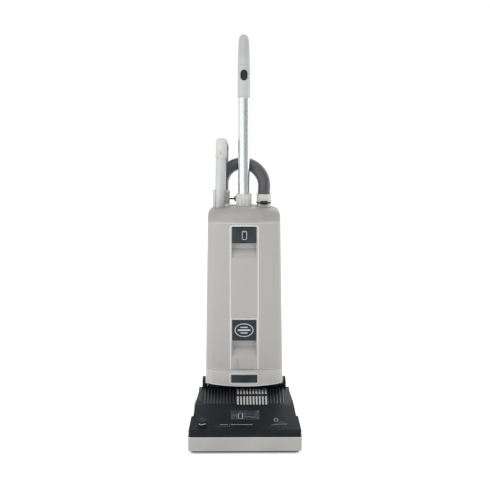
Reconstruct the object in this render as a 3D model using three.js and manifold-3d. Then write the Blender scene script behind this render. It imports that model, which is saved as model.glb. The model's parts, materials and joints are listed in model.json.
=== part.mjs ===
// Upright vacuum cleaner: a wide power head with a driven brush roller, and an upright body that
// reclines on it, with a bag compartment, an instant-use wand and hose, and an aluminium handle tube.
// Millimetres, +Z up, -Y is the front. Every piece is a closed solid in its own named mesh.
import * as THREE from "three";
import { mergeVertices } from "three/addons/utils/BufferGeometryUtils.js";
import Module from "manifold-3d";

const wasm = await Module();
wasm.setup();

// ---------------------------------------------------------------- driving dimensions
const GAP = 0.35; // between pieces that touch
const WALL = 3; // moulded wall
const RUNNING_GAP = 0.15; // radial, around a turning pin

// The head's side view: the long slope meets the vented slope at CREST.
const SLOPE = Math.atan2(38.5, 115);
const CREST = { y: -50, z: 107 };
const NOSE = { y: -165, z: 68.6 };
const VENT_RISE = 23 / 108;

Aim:
Give the material above again, word for word.

Exercise solution:
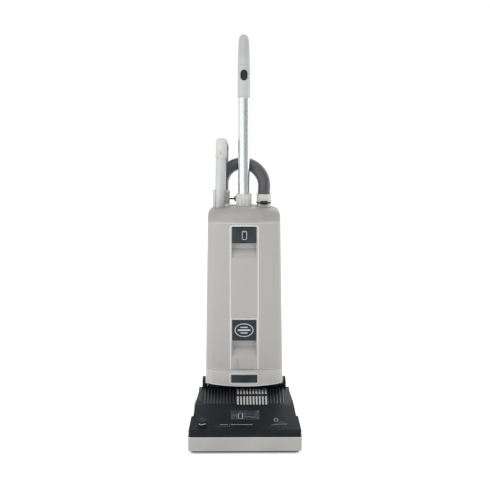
Reconstruct the object in this render as a 3D model using three.js and manifold-3d. Then write the Blender scene script behind this render. It imports that model, which is saved as model.glb. The model's parts, materials and joints are listed in model.json.
=== part.mjs ===
// Upright vacuum cleaner: a wide power head with a driven brush roller, and an upright body that
// reclines on it, with a bag compartment, an instant-use wand and hose, and an aluminium handle tube.
// Millimetres, +Z up, -Y is the front. Every piece is a closed solid in its own named mesh.
import * as THREE from "three";
import { mergeVertices } from "three/addons/utils/BufferGeometryUtils.js";
import Module from "manifold-3d";

const wasm = await Module();
wasm.setup();

// ---------------------------------------------------------------- driving dimensions
const GAP = 0.35; // between pieces that touch
const WALL = 3; // moulded wall
const RUNNING_GAP = 0.15; // radial, around a turning pin

// The head's side view: the long slope meets the vented slope at CREST.
const SLOPE = Math.atan2(38.5, 115);
const CREST = { y: -50, z: 107 };
const NOSE = { y: -165, z: 68.6 };
const VENT_RISE = 23 / 108;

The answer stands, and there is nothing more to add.